En conclusion de son ouvrage, Arsenault (p. 219) s’inquiète pour l’avenir de l’économie sociale, dans un contexte où le parti qui en a été le principal promoteur est en perte de popularité. On peut toutefois se demander si les alliances et la coalition qui ont permis l’essor de cette économie sociale n’expliquent pas à la fois son succès et sa précarité, voire ses limites. Pourquoi, par exemple, les acteurs centraux de cette coalition ont-ils misé sur un seul parti à l’échelle provinciale, soit le PQ ? Une telle orientation limite la capacité de l’économie sociale québécoise à réclamer une aide plus soutenue du palier fédéral. La provincialisation qui en résulte est déplorée par Arsenault (p. 218-219), mais une coalition réunissant des acteurs souverainistes est-elle vraiment crédible pour exiger une plus grande intervention du fédéral ? À part le Bloc québécois, quelle formation politique sur l’échiquier fédéral les membres de cette coalition ont-ils appuyée publiquement ? Qui sont leurs alliés potentiels dans le reste du Canada et quels efforts sont déployés pour établir des contacts avec eux ? De plus, si 1996 représente pour Arsenault un moment d’unité des forces de gauche au Québec, cette année marque aussi une rupture de confiance entre le PQ et les mouvements sociaux, à l’origine de la fondation de Québec solidaire une décennie plus tard. On connaît aujourd’hui le schisme entre cette plus jeune génération de gauche et les élites nationalistes de 1996 (lire à ce sujet Mahéo, Valérie-Anne et Éric Bélanger, 2018, « Is the Parti Québécois Bound to Disappear ? », Canadian Journal of Political Science, vol. 51, no 2, p. 335-356).
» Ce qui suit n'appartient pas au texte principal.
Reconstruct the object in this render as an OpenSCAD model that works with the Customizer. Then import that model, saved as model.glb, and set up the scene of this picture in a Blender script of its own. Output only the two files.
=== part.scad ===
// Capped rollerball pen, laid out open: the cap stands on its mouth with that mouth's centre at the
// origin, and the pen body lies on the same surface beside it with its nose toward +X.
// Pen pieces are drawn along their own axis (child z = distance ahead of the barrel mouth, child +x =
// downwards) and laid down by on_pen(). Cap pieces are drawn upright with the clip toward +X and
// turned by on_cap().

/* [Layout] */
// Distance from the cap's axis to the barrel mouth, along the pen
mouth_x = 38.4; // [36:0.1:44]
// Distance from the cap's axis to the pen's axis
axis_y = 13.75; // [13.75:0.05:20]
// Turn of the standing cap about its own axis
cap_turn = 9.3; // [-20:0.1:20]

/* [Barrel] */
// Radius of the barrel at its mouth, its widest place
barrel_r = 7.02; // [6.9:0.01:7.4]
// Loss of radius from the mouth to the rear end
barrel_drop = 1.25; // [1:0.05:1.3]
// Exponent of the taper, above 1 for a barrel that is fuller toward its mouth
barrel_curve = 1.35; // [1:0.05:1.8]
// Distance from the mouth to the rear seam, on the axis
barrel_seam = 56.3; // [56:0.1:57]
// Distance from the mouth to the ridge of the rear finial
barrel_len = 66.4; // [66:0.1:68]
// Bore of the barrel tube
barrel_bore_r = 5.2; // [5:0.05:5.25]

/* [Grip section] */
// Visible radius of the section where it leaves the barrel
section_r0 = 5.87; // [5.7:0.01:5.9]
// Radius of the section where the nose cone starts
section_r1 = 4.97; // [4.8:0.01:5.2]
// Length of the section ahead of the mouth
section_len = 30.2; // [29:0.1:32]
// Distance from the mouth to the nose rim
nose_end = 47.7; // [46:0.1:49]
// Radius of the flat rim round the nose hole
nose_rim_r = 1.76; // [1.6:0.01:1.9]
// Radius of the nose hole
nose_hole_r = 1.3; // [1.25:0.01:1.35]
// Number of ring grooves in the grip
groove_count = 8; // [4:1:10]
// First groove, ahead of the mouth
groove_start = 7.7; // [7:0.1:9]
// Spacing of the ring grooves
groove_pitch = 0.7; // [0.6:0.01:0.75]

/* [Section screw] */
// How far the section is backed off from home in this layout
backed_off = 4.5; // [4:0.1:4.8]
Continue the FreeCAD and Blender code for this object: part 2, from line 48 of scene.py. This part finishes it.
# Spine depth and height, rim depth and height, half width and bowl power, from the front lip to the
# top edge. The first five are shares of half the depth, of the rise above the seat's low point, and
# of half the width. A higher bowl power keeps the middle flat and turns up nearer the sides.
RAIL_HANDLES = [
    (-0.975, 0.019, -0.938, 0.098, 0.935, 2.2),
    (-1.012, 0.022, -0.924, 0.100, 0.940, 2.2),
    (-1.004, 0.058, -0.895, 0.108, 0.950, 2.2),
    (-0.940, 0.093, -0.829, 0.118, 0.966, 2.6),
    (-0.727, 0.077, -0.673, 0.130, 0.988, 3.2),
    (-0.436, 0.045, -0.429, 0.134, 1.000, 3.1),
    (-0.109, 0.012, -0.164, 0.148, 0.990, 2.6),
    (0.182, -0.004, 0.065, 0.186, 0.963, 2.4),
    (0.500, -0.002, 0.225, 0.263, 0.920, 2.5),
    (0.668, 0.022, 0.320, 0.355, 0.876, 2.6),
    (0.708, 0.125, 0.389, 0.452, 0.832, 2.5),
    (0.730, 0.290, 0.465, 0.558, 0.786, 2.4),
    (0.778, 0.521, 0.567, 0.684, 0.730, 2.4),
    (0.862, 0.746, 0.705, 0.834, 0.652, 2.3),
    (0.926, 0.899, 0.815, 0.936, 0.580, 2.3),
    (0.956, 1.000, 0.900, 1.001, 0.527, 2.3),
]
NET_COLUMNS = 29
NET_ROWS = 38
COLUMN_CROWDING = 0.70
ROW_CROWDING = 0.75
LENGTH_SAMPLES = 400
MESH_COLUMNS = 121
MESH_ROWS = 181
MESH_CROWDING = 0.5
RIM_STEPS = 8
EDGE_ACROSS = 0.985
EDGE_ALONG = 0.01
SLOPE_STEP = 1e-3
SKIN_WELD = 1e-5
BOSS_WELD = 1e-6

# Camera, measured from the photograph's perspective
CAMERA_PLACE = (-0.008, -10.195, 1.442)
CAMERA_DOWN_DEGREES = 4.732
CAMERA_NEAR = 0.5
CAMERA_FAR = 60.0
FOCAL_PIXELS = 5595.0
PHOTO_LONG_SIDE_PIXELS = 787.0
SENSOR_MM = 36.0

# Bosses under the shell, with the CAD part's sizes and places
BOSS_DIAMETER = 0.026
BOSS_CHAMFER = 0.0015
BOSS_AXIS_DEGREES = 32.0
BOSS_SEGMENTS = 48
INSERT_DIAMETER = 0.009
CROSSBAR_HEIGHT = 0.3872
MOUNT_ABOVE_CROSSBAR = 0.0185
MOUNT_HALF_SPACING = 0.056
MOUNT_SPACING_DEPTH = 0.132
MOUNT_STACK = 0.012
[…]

Les trois ouvrages présentent également des théorisations distinctes du néolibéralisme. Petitclerc et Robert basent leur analyse sur la capacité des classes sociales à exercer un rapport de force au sein d’un régime donné d’organisation du travail. En étudiant comment une mesure exceptionnelle, la loi spéciale, est devenue « normale » à partir des années 1980, les historiens (p. 127-128) soulignent que les rapports entre les classes au Québec ont connu une transformation majeure durant cette période. Les concepts de classe et de néolibéralisme occupent une place moins importante dans les cadres théoriques d’Arsenault et de Van den Berg et ses collègues. Le premier (p. 25) signale que l’étude des tensions entre les classes sociales doit prendre en compte différents facteurs supplémentaires afin de produire des analyses plus fines du développement et du recul des politiques sociales. Les seconds (p. 3-4) offrent en début d’ouvrage une périodisation du néolibéralisme au Canada qui distingue, d’une part, une période de recul des politiques sociales fédérales sous les gouvernements libéraux de Jean Chrétien et de Paul Martin, qui aurait été justifiée par un désir d’éliminer les déficits budgétaires, puis une période marquée par des reculs plus significatifs et motivés idéologiquement sous le gouvernement conservateur de Stephen Harper. Sur le plan interprovincial, Van den Berg et ses collègues (p. 28) soutiennent en outre que leurs résultats de recherche invalident la thèse voulant que les gouvernements provinciaux aient tous été contraints d’adopter un tournant néolibéral complet au cours des années 1990, indépendamment de leurs préférences politiques et des forces extra-parlementaires présentes dans la province. Aux différentes interprétations de la conjoncture politique post-1995 au Québec s’ajoutent donc différentes théorisations du néolibéralisme dans les ouvrages recensés.

En définitive, les études d’Arsenault, de Van den Berg et ses collègues et de Petitclerc et Robert montrent bien l’impact politique durable de la période entre le deuxième référendum sur la souveraineté du Québec et la première élection du gouvernement libéral de Jean Charest. Ils constituent désormais des ouvrages incontournables pour l’analyse des rapports entre le projet souverainiste, les politiques sociales et la transition québécoise vers le néolibéralisme.